28 June 2019; DW: Italian authorities have given permission for a sick man and his brother to disembark from Sea-Watch 3. The boat is still carrying some 40 migrants and has been sitting in international waters for more than two weeks.

Italy on Friday allowed two more migrants to disembark from a German Sea-Watch rescue boat carrying another 40 migrants off Lampedusa island, the NGO said.

"A medical evacuation just took place. One patient under serious pain and his brother were disembarked from #SeaWatch3," Sea-Watch tweeted.

"We cannot wait for every single person to become a medical emergency until Europe recognizes they have basic rights," Sea-Watch quoted the ship's captain, Carola Rackete, as saying.

On June 12, there were 53 migrants on board who had been rescued off the coast of Libya.

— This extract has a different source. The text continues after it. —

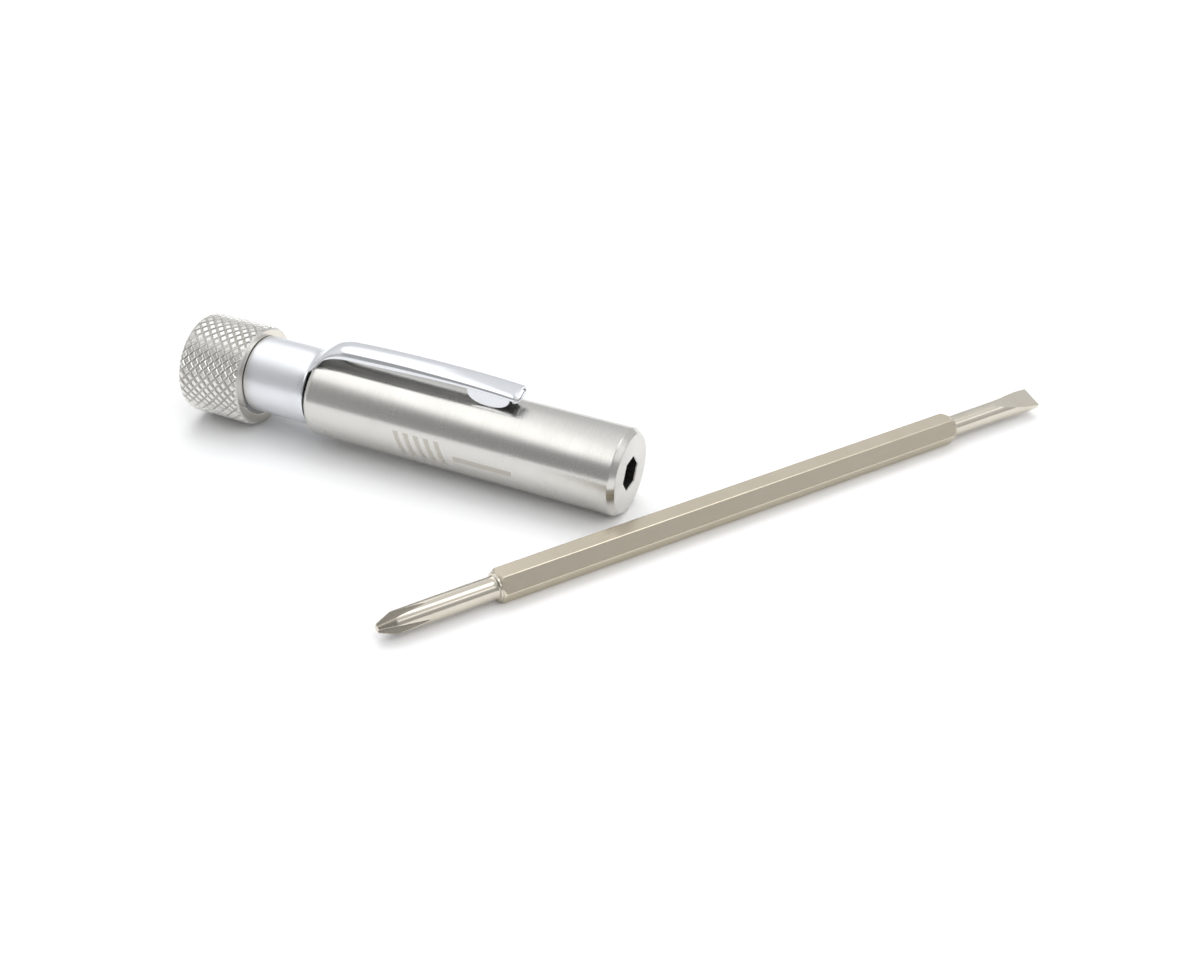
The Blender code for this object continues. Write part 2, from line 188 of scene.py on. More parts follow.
SLOT_GRIND_DEPTH = 1.25
SLOT_TURN = math.radians(18.0)
BLADE_YAW = math.radians(55.5)

# Camera
CAMERA_AIM = Vector((0.0044, -0.0007, 0.0))
CAMERA_AZIMUTH = math.radians(23.6)
CAMERA_ELEVATION = math.radians(33.26)
CAMERA_DISTANCE = 0.21885
CAMERA_ROLL = 0.0105
CAMERA_LENS = 48.0

# Studio
FLOOR_HALF_SIZE = 3.0
SKY_LOW = (0.62, 0.625, 0.635)
SKY_HIGH = (0.90, 0.905, 0.92)
SKY_FRONT = (0.40, 0.405, 0.415)
# Each sun's azimuth, elevation and spread in degrees, and its strength
SUNS = {
    "key": (75.0, 55.0, 50.0, 0.9),
    "fill": (-155.0, 62.0, 45.0, 1.0),
}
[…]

Italy has already taken in several vulnerable people on medical or humanitarian grounds, but it has refused to take in the others, saying they should be taken either to Germany or to the Netherlands, where the Sea-Watch is registered.

Italy hopes to pass migrants to other EU states

Tensions between Sea-Watch 3 and the Italian authorities escalated on Wednesday after the vessel entered Italian waters despite the threat of substantial fines from far-right Interior Minister Matteo Salvini.

Salvini has said the migrants can only leave the boat if they head straight to the Netherlands, where the Sea-Watch 3 is registered, or to Germany.

Speaking on the sidelines of the G20 summit in the Japanese city of Osaka, Italian Prime Minister Giuseppe Conte he had "news that three to four countries would be available" for the redistribution of migrants, without specifying which nations.

On Thursday, EU Migration Commissioner Dimitris Avramopoulos said Brussels was "closely involved in coordinating with the member states to find a solution for relocating the migrants on board Sea-Watch 3 once they are disembarked."

A group of five Italian left-wing MPs spent the night on board the ship in a gesture of solidarity.

"We'll remain on board until all of the migrants have disembarked," said Graziano Delrio, who was the minister in charge of the Italian coastguard between 2015 and 2018.